If we base RGR’s negligence upon the foreseeability that the lumber might obscure the view of a user of the roadway, then RGR is negligent. But on the other hand, if we apply traditional analysis of the duty of landowners (e.g. trespassers, licensees, invitees, etc; Mr. Settle wasn’t any of these things), then RGR owes no duty to Mr. Settle. To me, this represents the break between the majority and the dissent.

In more precise terms, the majority states that RGR’s duty is to “exercise ordinary care in the use and maintenance of its property to prevent injury or death to others.” The majority says that the holding is not specifically aimed at obstructing sight lines. Instead, whether obstructing sight lines is a failure of ordinary care depends on situation. The dissent says that the majority fails to define the relationship between RGR and Mr. Settle that would be the basis for any duty. In somewhat alarmist tones, the dissent says that the majority’s decision does away with distinctions such as trespasser, licensee, and invitee altogether. Now any future plaintiff could argue that a landowner owes a general duty of ordinary care to everyone.

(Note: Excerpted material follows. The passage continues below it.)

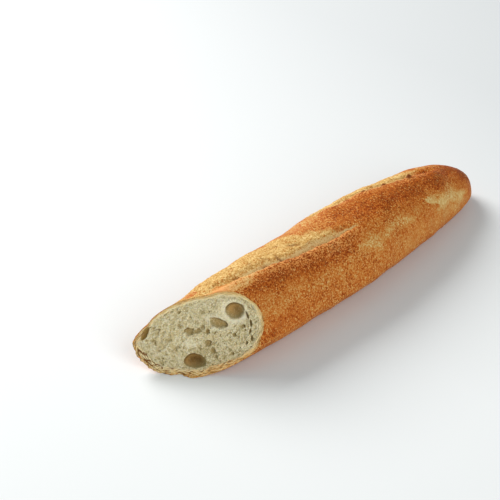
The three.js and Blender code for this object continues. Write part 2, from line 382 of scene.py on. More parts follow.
knots = np.array(loaf["widths"])


def fullWidth(station):
    # a smooth curve through the widths, which are even steps apart
    last = len(knots) - 1
    place = clamp01(station / loaf["length"]) * last
    index = np.clip(np.floor(place).astype(int), 0, last - 1)
    share = place - index
    before, here = knots[np.maximum(index - 1, 0)], knots[index]
    ahead, after = knots[index + 1], knots[np.minimum(index + 2, last)]
    slopeIn, slopeOut = (ahead - before) / 2, (after - here) / 2
    return (here + slopeIn * share
            + (3 * (ahead - here) - 2 * slopeIn - slopeOut) * share ** 2
            + (2 * (here - ahead) + slopeIn + slopeOut) * share ** 3)


def mmPerDegree(station):
    return fullWidth(station) / 2 * math.pi / 180


def slashRelief(slash, station, angle):
    # mm outwards, and the masks that the crust's material reads
    look = slashLook
    along = (station - slash["start"]) / (slash["end"] - slash["start"])
    lipAngle = slash["lipFrom"] + slash["lipRise"] * along - slash["lipSag"] * along ** 2
    lipAngle = lipAngle + wander(station, look["lipWander"])
    fromLip = (angle - lipAngle) * mmPerDegree(station)

    def fadeBetween(start, fadeIn, end, fadeOut):
        return np.minimum((station - slash[start]) / slash[fadeIn], (slash[end] - station) / slash[fadeOut])

    def beforeFarEdge(share, taper, edge):
        width = slash["opening"] * clamp01(share) ** taper * mmPerDegree(station)
        width = width + wander(station, look["farWander"]) * clamp01(share * look["farWanderIn"])
        return smoothStep(0.5 + (fromLip + np.maximum(width, look["leastOpening"])) / (2 * edge))

    fade = fadeBetween("start", "fadeIn", "end", "fadeOut")
    paleFade = fadeBetween("paleFrom", "paleIn", "paleTo", "paleOut")
    strength, paleStrength = smoothStep(fade * 2), smoothStep(paleFade * 2)
    edge = look["lipEdge"] + look["softEdge"] * smoothStep((slash["softTo"] - station) / look["softFade"])
    overLip = smoothStep(0.5 + fromLip / (2 * edge))

    # the raised lip, and the groove and the opening below it
    fromCrown = fromLip - look["lipCrown"]
    swelling = slash["lip"] * bell(fromCrown / np.where(fromCrown < 0, look["lipCurl"], look["lipSpread"]))
    step = smoothStep((look["stepPlace"] - fromLip) / look["stepWidth"]) * (1 - overLip)
    sinking = look["openingDrop"] + slash["groove"] * bell(fromLip / look["grooveSpread"])
    sinking = sinking - look["stepHeight"] * step
    opened = strength * beforeFarEdge(fade, look["openingTaper"], look["farEdge"]) * (1 - overLip)
    relief = strength * swelling * overLip - opened * sinking

    # the smooth strip beside the lip
    widest, spread, added = look["creaseSwell"]
    added = added * bell((station - widest) / spread)
    slimBefore, slimFade, slimShare = look["creaseSlim"]
    slim = 1 - slimShare * smoothStep((station - slash["creaseTo"] + slimBefore) / slimFade)
    crease = bell((fromLip - look["creaseMiddle"] * slim + added) / (look["creaseSpread"] * slim + added))
    crease = crease * smoothStep((station - slash["creaseFrom"]) / look["creaseIn"])
    crease = crease * smoothStep((slash["creaseTo"] - station) / look["creaseOut"]) * (1 - overLip)

    torn = paleStrength * beforeFarEdge(paleFade, slash["paleTaper"], look["paleEdge"]) * (1 - overLip)
    torn = np.maximum(torn, look["creaseTorn"] * crease)
    crest = np.maximum(0, fromLip - look["crestFrom"]) / slash["crestSpread"]
    crest = paleStrength * overLip * bell(crest)
    flap = np.zeros_like(station)
    fromTear = fromLip - slash["tearAt"]
    darkReach = np.where(fromTear > 0, look["tearDark"][1], look["tearDark"][0])
    for place, lift, spread in slash["tears"]:
        away = np.abs(station - place) / (spread * look["tearLength"])
        near = strength * clamp01(look["tearFlat"] - away)
        relief = relief + lift * look["tearRise"] * near * bell(fromTear / look["tearWidth"])
        darkness = min(1, (lift / look["darkestLift"]) ** 2)
        flap = np.maximum(flap, darkness * near * bell(fromTear / darkReach))
    # the crust bakes darkest a little behind the raised lip
    scorch = slash["scorch"] * strength * bell((fromLip - slash["scorchAt"]) / slash["scorchSpread"])
    return relief, {"torn": torn, "crease": crease, "crest": crest, "flap": flap, "scorch": scorch}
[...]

This duty issue is thorny. My experience tells me that what RGR did walks like negligence and quacks like negligence, so it’s probably negligence. But negligence principles covering the acts of one person against another are disjointed from negligence principles covering the acts of a landowner, through the land itself, against another person. This case highlights that there is no smooth transition between the two sets of principles. I think the majority came to the right result, but I admit the line is a little blurry to me.   I applaud them for changing their mind on the contributory negligence issue. Clearing up some of the unresolved duty questions will be the job of future decisions. In the meantime, the justices have hopefully settled the Settle case.